I let it drop and had all but forgotten the discussion until my wife informed me that we were celebrating Father’s Day with some close friends, and that I should get the boys’ hair trimmed before the weekend. Taking my responsibility as a conscientious father and husband seriously, I procrastinated all week, but continually assured my wife I would get them in to the barber.

And I would have, had it not been for the bold claims of the ProCut Hair Clippers that I unexpectedly spied stacked high at the end of the toothpaste aisle at Target.

“What the Pro’s Use!” the box said in sharp, clean-cut text. The ProCut Hair Clippers came with thirteen attachments and its own sturdy carrying case with belt clip, I guess so that I could moonlight as a hair stylist. A boy with freckles and a trim crew cut smiled at me from the box, right next to his ruggedly handsome Dad, who was proudly holding up the $19.95 ProCut Hair Clippers in his hand. With a better haircut, I thought, that could be me!

So an hour later, with a brand new set of ProCut electric clippers in hand, I perched my younger son on the kitchen counter and prepped him for his haircut.
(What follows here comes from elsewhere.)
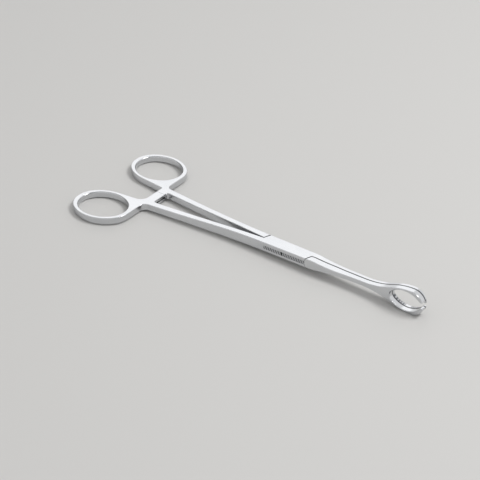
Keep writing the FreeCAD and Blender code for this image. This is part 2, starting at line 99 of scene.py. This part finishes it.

I made my older son watch my handiwork so that he might remember the moment and one day be inspired to cut the hair of his own son.
“What will it be, young man?” I asked, draping a sheet over his shoulders.
“Not too short, Dad.” he said nervously.
“OK, a little off the top and just above the ears. The Pebble Beach Fairway Cut. No problem.”
I picked out the “long cut” attachment and fastened it with a click over the cutting edge of my new shears. I slid the button forward to high and immediately felt the warm, familiar vibration of 120-volt clippers travel up through my hand and into my eye sockets. I looked at my son’s head trying to decide where to begin. Just then the phone rang. I set the clippers down to answer it. It was my wife. She wanted to know if I had made an appointment for the boys.
“Everything is under control.” I assured her. I thought it best not to boast of my accomplishment until after she came home; when she would no doubt be pleasantly surprised by their great haircuts.

I returned to the clippers, depressed the button, and then charting my son’s round, ripe head as if it was a globe, set a course zero degrees North; dead center. Big tufts of hair wafted to the floor. Too much hair, I thought.
“Dad!”, yelled my older son, “don’t you need this?” He was holding the special “long cut” attachment. “This popped off when you put the clippers down.”
I looked at my young son sitting in the chair. He was sporting a very convincing Reverse Mohawk cut across his head, his pale white skin showing through the fuzz that used to be his hair.
“Oops!” I said, trying not to sound startled.
“Dad . . . ?” probed my son from his chair, his voice filled with panic.
“It’s nothing!” I reassured him. Then I turned around to his older brother and whispered, “It won’t be as noticeable when I cut the rest of his hair.” The clippers buzzed ominously in my hand and he looked at me in horror, as if I was Dr. Frankenstein.

I quickly re-fastened the attachment and glided the ProCut Hair Clippers effortlessly over my young son’s head making a nice, even cut just as the instructions promised. Except for the freckles and the long patch of hair missing from the top of his head, he looked just like the kid on the ProCut box.
“Here, put this on.” I said handing him a baseball cap to cover his scalp. Then I handed him a mirror. “Just like Derek Jeter.” He was smiling now.
“OK, chief.” I said facing my older son. “You’re next.”
He ran away screaming and locked himself in his room threatening to call child protective services.

I never did get to cut his hair, because just at that moment my wife arrived home and asked my younger son to remove his hat.